Not only should they be learning in a typically academic manner, but they should also be engaging in hands-on training, tabletop exercises, and simulation drills to hone their practical capabilities in a controlled environment.

Cross-training and knowledge sharing are also useful tools for widening the knowledge base of any SOC analyst, better preparing them for dealing with all of the many aspects involved in cybersecurity operations.

effective incident response

Technology and Automation in Incident Response

While cyber threats are actively evolving and becoming more complex, so too are the technologies used to identify and prevent them. Endpoint Detection and Response (EDR) and Network Traffic Analysis (NTA) are just two such technologies that significantly enhance the incident detection and response capabilities of modern SOC teams. EDR solutions provide real-time monitoring and analysis of endpoint activities, allowing for the rapid detection of threats, while NTA tools analyse network traffic to identify anomalies and potential intrusions.

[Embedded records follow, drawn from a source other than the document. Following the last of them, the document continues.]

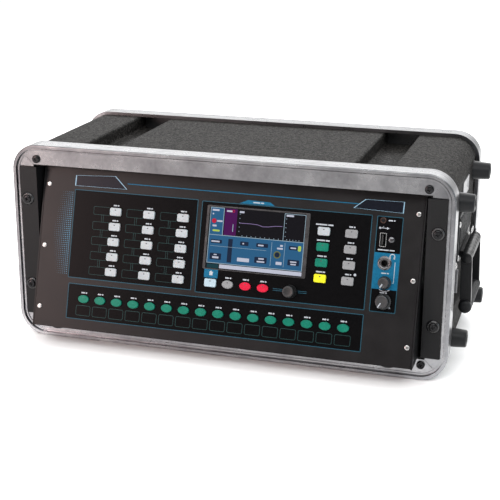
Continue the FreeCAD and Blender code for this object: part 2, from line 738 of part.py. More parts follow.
def make_handle_brackets():
    """Side plates whose knuckles hold the handle pins."""
    front, rear = case_front + d.knuckle_front, case_front + d.knuckle_rear
    plate = box("bracket_plate", (side_face, case_front + d.bracket_front, d.pivot_z - d.bracket_drop),
                (d.plate_wall, d.bracket_long, d.bracket_high))
    outer_x = side_face + d.plate_wall
    web = box("bracket_web", (outer_x, front, d.pivot_z - d.web_high / 2),
              (d.pivot_x - outer_x, rear - front, d.web_high))
    knuckle = cylinder("bracket_knuckle", (d.pivot_x, front, d.pivot_z), d.knuckle_radius,
                       rear - front, ALONG_DEPTH)
    bore = cylinder("bracket_bore", (d.pivot_x, front - 1, d.pivot_z), d.pivot_radius + d.shaft_clear,
                    rear - front + 2, ALONG_DEPTH)
    bracket = cut("bracket", fuse("bracket_blank", [plate, web, knuckle]), [bore])
    node(group("brackets", [bracket, mirrored("bracket_left", bracket, Vector(1, 0, 0))]),
         "handle_brackets")


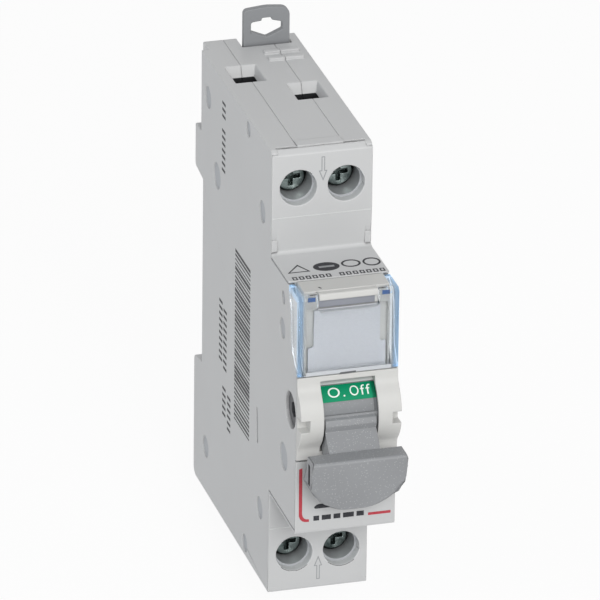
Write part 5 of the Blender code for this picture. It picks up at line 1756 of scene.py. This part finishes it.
@dataclass
class Prints:
    """Printed marks on the casing: bars, arrows, plain badges and the red line, and pale strips of painted
    highlight on the shoulders' taper ridges.
    """

    finishes: Finishes
    wall: float = -0.00885
    shoulder: float = -0.0443
    nose_top: float = 0.0224
    plate: float = -0.0607
    lift: float = 0.00002
    field_top: Flat = (-0.0264, 0.0136)
    field_bars: int = 40
    field_step: float = 0.00082
    field_length: float = 0.0097
    field_thin: float = 0.28
    field_thick: float = 0.80
    field_seed: int = 7
    arrow_outer_mm: tuple[Flat, ...] = ((-0.2, 39.9), (0.4, 39.9), (0.4, 37.35), (0.82, 37.35),
                                        (0.1, 35.4), (-0.67, 37.35), (-0.2, 37.35))
    arrow_inner_mm: tuple[Flat, ...] = ((-0.06, 39.76), (0.26, 39.76), (0.26, 37.21), (0.60, 37.21),
                                        (0.1, 35.85), (-0.45, 37.21), (-0.06, 37.21))
    triangle: tuple[Flat, ...] = ((-0.0081, -0.0519), (-0.0041, -0.0519), (-0.0056, -0.0488))
    ovals: tuple[tuple[str, Flat, float, float], ...] = (("ellipse", (-0.0010, -0.0507), 0.0023, 0.74),
                                                         ("oblong", (0.0034, -0.0504), 0.0017, 0.86),
                                                         ("circle", (0.0070, -0.0506), 0.00155, 1.05))
    badge_bar: Bounds = (-0.0023, -0.0510, 0.0004, -0.0504)
    badge_hole: Flat = (0.78, 0.74)
    box_start: Flat = (-0.0079, -0.0548)
    box_step: float = 0.00118
    box_size: Flat = (0.00085, 0.00125)
    box_stroke: float = 0.00024
    box_places: tuple[int, ...] = (0, 1, 2, 3, 4, 5, 7, 8, 9, 10, 11, 12, 13)
    plate_bar_start: float = -0.0056
    plate_bar_height: Flat = (-0.0202, -0.0193)
    plate_bar_gap: float = 0.00048
    plate_bar_widths: tuple[float, ...] = (0.0010, 0.0016, 0.0012, 0.0019, 0.0013)
    tick: tuple[Flat, ...] = ((-0.0044, -0.0590), (-0.0041, -0.0590), (-0.0044, -0.0584),
                              (-0.0047, -0.0584))
    side_columns: tuple[tuple[float, float, int], ...] = (
        (-0.0114, 0.0, 10), (-0.0142, -0.0008, 10), (-0.0138, -0.0158, 5), (-0.0170, -0.0162, 6),
        (-0.0124, 0.0378, 3), (-0.0124, 0.0326, 7))
    side_bar: Flat = (0.0021, 0.0005)
    side_step: float = 0.00122
    ridge_half: Flat = (0.0087, 0.00008)
    ridge_height: float = 0.02925
    red_line_mm: tuple[Flat, ...] = ((-8.25, -10.2), (-7.65, -10.0), (-7.62, -18.7), (-7.5, -19.2),
                                     (-7.2, -19.6), (-6.9, -19.75), (-6.4, -19.8), (-6.4, -20.3),
                                     (-7.1, -20.25), (-7.6, -20.05), (-8.0, -19.6), (-8.2, -19.0))
    red_dash_mm: tuple[Flat, ...] = ((4.07, -20.3), (8.06, -20.3), (8.06, -19.8), (4.07, -19.8))
    pill_mm: tuple[Flat, ...] = ((-5.25, -17.95), (-2.0, -17.95), (-2.0, -17.1), (-4.6, -17.1),
                                 (-5.1, -17.25), (-5.45, -17.55), (-5.5, -17.8))
    bars: Recipe = field(default_factory=bars_recipe)

    def on_side(self, y: float, z: float, lift: float) -> Point:
        """Place a point on the left side wall."""
        return (self.wall - lift, y, z)

    def on_nose(self, x: float, y: float, lift: float) -> Point:
        """Place a point on the top face of the nose."""
        return (x, y, self.nose_top + lift)

    def on_shoulder(self, x: float, z: float, lift: float) -> Point:
        """Place a point on the shoulder's front face."""
        return (x, self.shoulder - lift, z)

    def on_plate(self, x: float, z: float, lift: float) -> Point:
        """Place a point on the front plate."""
        return (x, self.plate - lift, z)

    def press(self, name: str, mesh: bpy.types.Mesh, ink: bpy.types.Material, slot: str = "casing") -> None:
        """Put a print on the casing."""
        place_mesh(name, mesh, ink, Body.CASING.value, slot)

    def bar_field(self) -> None:
        """Print the field of bars on the left side."""
        mesh = self.bars.run(Count=self.field_bars, Step=self.field_step, Length=self.field_length,
                             Thin=self.field_thin, Thick=self.field_thick, Lift=self.lift * 2,
                             Seed=self.field_seed, Finish=self.finishes.dark)
        mesh.transform(Matrix.Translation((self.wall, *self.field_top)))
        self.press("side_bars_0", mesh, self.finishes.dark)

    def arrow(self, end: End) -> None:
        """Print one outline arrow on a shoulder.

        Args:
            end: The upper or the lower end.
        """
        outer, inner = ([(u * MM, end.value * v * MM) for u, v in outline]
                        for outline in (self.arrow_outer_mm, self.arrow_inner_mm))
        mesh = ring_plate(outer, inner, self.on_shoulder, self.lift)
        self.press(f"{end.name.lower()}_arrow", mesh, self.finishes.pale)

    def badges(self) -> None:
        """Print four plain badges on the nose top."""
        outlines = {"triangle": self.triangle}
        outlines |= {kind: oval(centre, radius, squash) for kind, centre, radius, squash in self.ovals}
        for kind, outer in outlines.items():
            if kind == "ellipse":
                mesh = plate_mesh([outer], self.on_nose, self.lift)
            else:
                mesh = ring_plate(outer, shrunk(outer, *self.badge_hole), self.on_nose, self.lift)
            self.press(f"nose_badge_{kind}", mesh, self.finishes.dark)
        mesh = plate_mesh([rectangle(*self.badge_bar)], self.on_nose, self.lift * 2)
        self.press("nose_badge_bar", mesh, self.finishes.pale)

    def nose_boxes(self) -> None:
        """Print a row of small open boxes on the nose top."""
        work = bmesh.new()
        width, height = self.box_size
        stroke = self.box_stroke
        for number in self.box_places:
            left = self.box_start[0] + self.box_step * number
            foot = self.box_start[1]
            outer = rectangle(left, foot, left + width, foot + height)
            inner = rectangle(left + stroke, foot + stroke, left + width - stroke, foot + height - stroke)
            box = ring_plate(outer, inner, self.on_nose, self.lift)
            work.from_mesh(box)
            bpy.data.meshes.remove(box)
        self.press("nose_boxes", mesh_of(work, "nose_boxes"), self.finishes.dark)

    def plain_bars(self) -> None:
        """Print the plain bars on the plate and on the side, and the tick on the strip."""
        start = self.plate_bar_start
        foot, head = self.plate_bar_height
        bars = []
        for width in self.plate_bar_widths:
            bars.append(rectangle(start, foot, start + width, head))
            start += width + self.plate_bar_gap
        self.press("plate_bars", plate_mesh(bars, self.on_plate, self.lift), self.finishes.dark)
        tick = plate_mesh([self.tick], self.on_nose, self.lift)
        self.press("strip_tick", tick, self.finishes.dark, "bezel")
        length, thickness = self.side_bar
        for number, (front, top, count) in enumerate(self.side_columns):
            heads = [top - self.side_step * place for place in range(count)]
            bars = [rectangle(front, head, front - length, head - thickness) for head in heads]
            mesh = plate_mesh(bars, self.on_side, self.lift)
            self.press(f"side_marks_{number}", mesh, self.finishes.dark)

    def taper_highlight(self, end: End) -> None:
        """Paint a thin pale strip of painted highlight along the fine ridge where a shoulder starts to taper.

        Args:
            end: The upper or the lower end.
        """
        across, up = self.ridge_half
        height = end.value * self.ridge_height
        line = rectangle(-across, height - up, across, height + up)
        mesh = plate_mesh([line], self.on_shoulder, self.lift)
        self.press(f"{end.name.lower()}_taper_ridge", mesh, self.finishes.rim)

    def plate_marks(self) -> None:
        """Print the red line, the red dash and the dark pill on the plate."""
        marks = (("red_line", self.red_line_mm, self.finishes.red),
                 ("red_dash", self.red_dash_mm, self.finishes.red),
                 ("plate_pill", self.pill_mm, self.finishes.dark))
        for name, outline, ink in marks:
            mesh = plate_mesh([[(u * MM, v * MM) for u, v in outline]], self.on_plate, self.lift)
            self.press(name, mesh, ink)

    def build(self) -> None:
        """Print everything."""
        self.bar_field()
        for end in End:
            self.arrow(end)
        self.badges()
        self.nose_boxes()
        self.plain_bars()
        for end in End:
            self.taper_highlight(end)
        self.plate_marks()


@dataclass
class Studio:
    """Floor, lights, world and camera."""

    azimuth: float = -16.04
    elevation: float = 24.76
    roll: float = 0.68
    distance: float = 1.4810
    lens: float = 513.996
    sensor: float = 36.0
    clip: Flat = (0.05, 20.0)
    across: float = 0.00176
    up: float = 0.00417
    pivot: Point = (0.0, -0.025, 0.0)
    aim: Point = (0.0, -0.03, 0.0)
    floor_height: float = -0.0486
    floor_size: float = 3.0
    floor_tones: Flat = (0.93, 0.96)
    floor_glow: float = 0.93
    world_strength: float = 0.46
    lamps: tuple[tuple[str, Point, float, float, Colour], ...] = (
        ("key", (-0.08, -1.25, 0.64), 0.5, 10.1, (1.0, 0.995, 0.98)),
        ("left_fill", (-1.1, -0.3, 0.5), 0.8, 1.7, (0.88, 0.94, 1.0)))

    def camera(self) -> None:
        """Place the camera at the photograph's viewing angle."""
        azimuth = math.radians(self.azimuth)
        elevation = math.radians(self.elevation)
        back = Vector((math.sin(azimuth) * math.cos(elevation), -math.cos(azimuth) * math.cos(elevation),
                       math.sin(elevation)))
        right = Vector((0.0, 0.0, 1.0)).cross(back).normalized()
        over = back.cross(right)
        turn = math.radians(self.roll)
        side = right * math.cos(turn) + over * math.sin(turn)
        top = over * math.cos(turn) - right * math.sin(turn)
        target = Vector(self.pivot) + right * self.across + over * self.up
        data = bpy.data.cameras.new("camera")
        data.lens = self.lens
        data.sensor_width = self.sensor
        data.clip_start, data.clip_end = self.clip
        camera = bpy.data.objects.new("camera", data)
        axes = Matrix((side, top, back)).transposed().to_4x4()
        camera.matrix_world = Matrix.Translation(target + back * self.distance) @ axes
        bpy.context.scene.collection.objects.link(camera)
        bpy.context.scene.camera = camera

    def floor(self) -> None:
        """Lay the pale floor under the switch."""
        work = bmesh.new()
        bmesh.ops.create_grid(work, x_segments=1, y_segments=1, size=self.floor_size)
        bmesh.ops.translate(work, vec=(0.0, 0.0, self.floor_height), verts=work.verts)
        mesh = mesh_of(work, "floor")
        floor = bpy.data.objects.new("floor", mesh)
        bpy.context.scene.collection.objects.link(floor)
        made, graph, shader = new_material("floor_white")
        tone = graph.add("ShaderNodeTexNoise", {"Vector": object_place(graph), "Scale": 3.0, "Detail": 2.0})
        darker, lighter = (rgba((grey, grey, grey)) for grey in self.floor_tones)
        graph.set(shader, {"Base Color": graph.mix(tone.outputs[0], darker, lighter), "Roughness": 0.9,
                           "Specular IOR Level": 0.0})
        white = graph.add("ShaderNodeEmission", {"Color": (1.0, 1.0, 1.0, 1.0), "Strength": 1.0})
        share = graph.math("MULTIPLY", graph.seen_plainly(), self.floor_glow)
        mixed = graph.add("ShaderNodeMixShader", {0: share, 1: shader.outputs[0], 2: white.outputs[0]})
        graph.feed(mixed.outputs[0], made.node_tree.nodes["Material Output"].inputs["Surface"])
        mesh.materials.append(made)

    def world(self) -> None:
        """Fill the world with plain soft light and a white background."""
        world = bpy.data.worlds.new("studio")
        bpy.context.scene.world = world
        world.use_nodes = True
        graph = Graph(world.node_tree)
        background = world.node_tree.nodes["Background"]
        strength = graph.remap(graph.seen_plainly(), 0.0, 1.0, self.world_strength, 1.0)
        graph.set(background, {"Strength": strength, "Color": (1.0, 1.0, 1.0, 1.0)})

    def lamp(self, name: str, place: Point, size: float, power: float, tint: Colour) -> None:
        """Hang one soft square lamp that looks at the switch.

        Args:
            name: The lamp's name.
            place: Where it hangs.
            size: Its edge length.
            power: Its power in watts.
            tint: Its colour.
        """
        data = bpy.data.lights.new(name, "AREA")
        data.shape = "SQUARE"
        data.size = size
        data.energy = power
        data.color = tint
        lamp = bpy.data.objects.new(name, data)
        turn = (Vector(self.aim) - Vector(place)).to_track_quat("-Z", "Y")
        lamp.matrix_world = Matrix.Translation(place) @ turn.to_matrix().to_4x4()
        bpy.context.scene.collection.objects.link(lamp)

    def build(self) -> None:
        """Set up the whole studio."""
        self.camera()
        self.floor()
        self.world()
        for lamp in self.lamps:
            self.lamp(*lamp)
        bpy.context.scene.view_settings.view_transform = "Standard"


def main() -> None:
    """Build every sub-assembly in order."""
    finishes = Finishes()
    Studio().build()
    Casing(finishes).build()
    Bezel(finishes).build()
    LabelHolder(finishes).build()
    Toggle(finishes).build()
    Terminals(finishes).build()
    Drive(finishes).build()
    Claws(finishes).build()
    Prints(finishes).build()


if __name__ == "__main__":
    main()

These technologies, along with the continued utilisation of AI technology and machine learning, can massively improve the effectiveness of a SOC team’s response to an incident, so ensuring your teams are trained to use these technologies is extremely important.

SOC analysts work quickly to ensure a cyber attack fails to even get close to infiltrating your organisation’s systems — often able to identify and put an end to a potential attack in mere minutes. Their combination of technical ability and deep knowledge of cybersecurity provides the perfect blend of human and artificial intelligence when it comes to preventing attacks.

However, with the speed at which modern cyber attacks evolve, it’s so important that SOC analysts are constantly training and developing their skills to keep up. With continuous learning and education, SOC analysts have the greatest chance to detect, respond to, and ultimately mitigate any threat that comes your organisation’s way.